AWD: situações excepcionais
“A grande diferença entre a tração 4×4 e a integral é que a primeira, como vimos, ainda pode consumir um pouco menos de combustível se não for acionada, ao passo que aqui essa função desaparece, obrigando o sistema a funcionar o tempo todo” introduz Pinotti.
Ou seja, as mesmas considerações feitas em relação à 4×4 quando comparada à 4×2, nós podemos fazer aqui: na tração AWD também há mais peso e mais consumo.

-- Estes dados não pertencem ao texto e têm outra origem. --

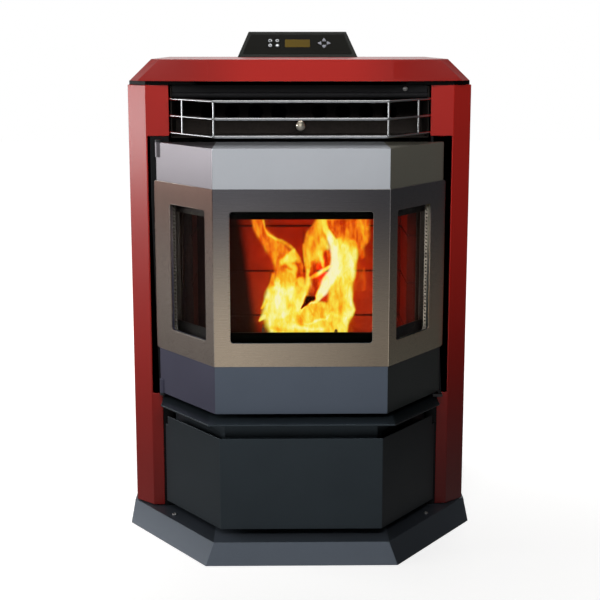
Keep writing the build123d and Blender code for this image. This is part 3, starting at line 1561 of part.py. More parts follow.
tube_inner_radius = auger_tube_radius - auger_tube_wall
throat_width = 2 * (hopper_mouth_half_width - sheet)
throat_length = mouth_length - 2 * sheet
with BuildPart() as auger_tube:
    with BuildSketch(auger_plane(0)):
        Circle(auger_tube_radius)
    extrude(amount=auger_length)
    with BuildSketch(auger_plane(auger_tube_wall)):
        Circle(tube_inner_radius)
    extrude(amount=auger_length, mode=Mode.SUBTRACT)
    with BuildSketch(auger_plane(0)):
        Circle(auger_shaft_radius + running_gap)
    extrude(amount=auger_tube_wall, mode=Mode.SUBTRACT)
    with BuildSketch(Plane.XY.offset(hopper_mouth_z)):
        with Locations((0, mouth_mid_y)):
            Rectangle(throat_width, throat_length)
    extrude(amount=auger_foot_z + auger_foot_y - mouth_mid_y - hopper_mouth_z, mode=Mode.SUBTRACT)
    # front end cut plumb, flush with the brick
    with BuildSketch(Plane.XZ.offset(-brick_front_y)):
        with Locations((0, auger_foot_z + auger_length)):
            Rectangle(auger_cut_width, auger_cut_height)
    extrude(amount=auger_cut_width, mode=Mode.SUBTRACT)
finish(auger_tube, "auger_tube")

screw_start = auger_tube_wall + 1
screw_length = auger_length - screw_back_gap
screw_turns = screw_length / auger_pitch
with BuildPart() as auger_screw:
    with BuildSketch(auger_plane(screw_start)) as flight:
        with Locations(((auger_screw_radius + auger_shaft_radius / 2) / 2, 0)):
            Rectangle(auger_screw_radius - auger_shaft_radius / 2, auger_blade)
    add(
        Solid.extrude_linear_with_rotation(
            flight.sketch.faces()[0],
            center=auger_plane(screw_start).origin,
            normal=auger_up * screw_length,
            angle=360 * screw_turns,
        )
    )
    with BuildSketch(auger_plane(-gearbox_length / 2)):
        Circle(auger_shaft_radius)
    extrude(amount=gearbox_length / 2 + screw_start + screw_length)
finish(auger_screw, "auger_screw")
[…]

“Agora, no caso da integral, a montadora do veículo também fez um balanço de tração, baseado no equilíbrio e nas condições de tração entre os dois eixos. O que em condições extremas pode fazer toda diferença, de modo que para direção esportiva e off-road o mais indicado é mesmo a integral”, complementa Pinotti.
Mudança discreta
Contudo, fora desses casos excepcionais, como em condições urbanas e rotineiras, o mais provável é que não seja nem mesmo possível ver a diferença de potência veicular, seja entre a 4×4 e a integral, ou mesmo entre essas e a tradicional 4×2.
“Algo que você passa a ter integralmente na tração integral, é um equilíbrio que traz um aumento de estabilidade em curva, além da própria aderência à superfície”, inclui Fonseca, e prossegue: “Lembrando que em regiões dos EUA e da Europa, essa função pode ser essencial mesmo na realidade do trânsito urbano. Já que em várias épocas do ano chove muito e chega a nevar. No Brasil, realmente, é só para situações excepcionais e esportivas”.
Outra dúvida muito comum é sobre a velocidade e a frenagem. “Muitos confundem, achando que vale a pena ter tração 4×4 ou integral para o carro correr mais na superfície plana, ou pior, que o freio será melhor”, explica Pinotti.
“Na verdade, todo carro já tem frenagem nas 4 rodas, seja qual for o tipo de tração. Portanto, mesmo que você tenha tração especial, o freio não vai fazer milagres. Então, é preciso tomar muito cuidado, pois maior potência não é maior poder de frenagem”, finaliza.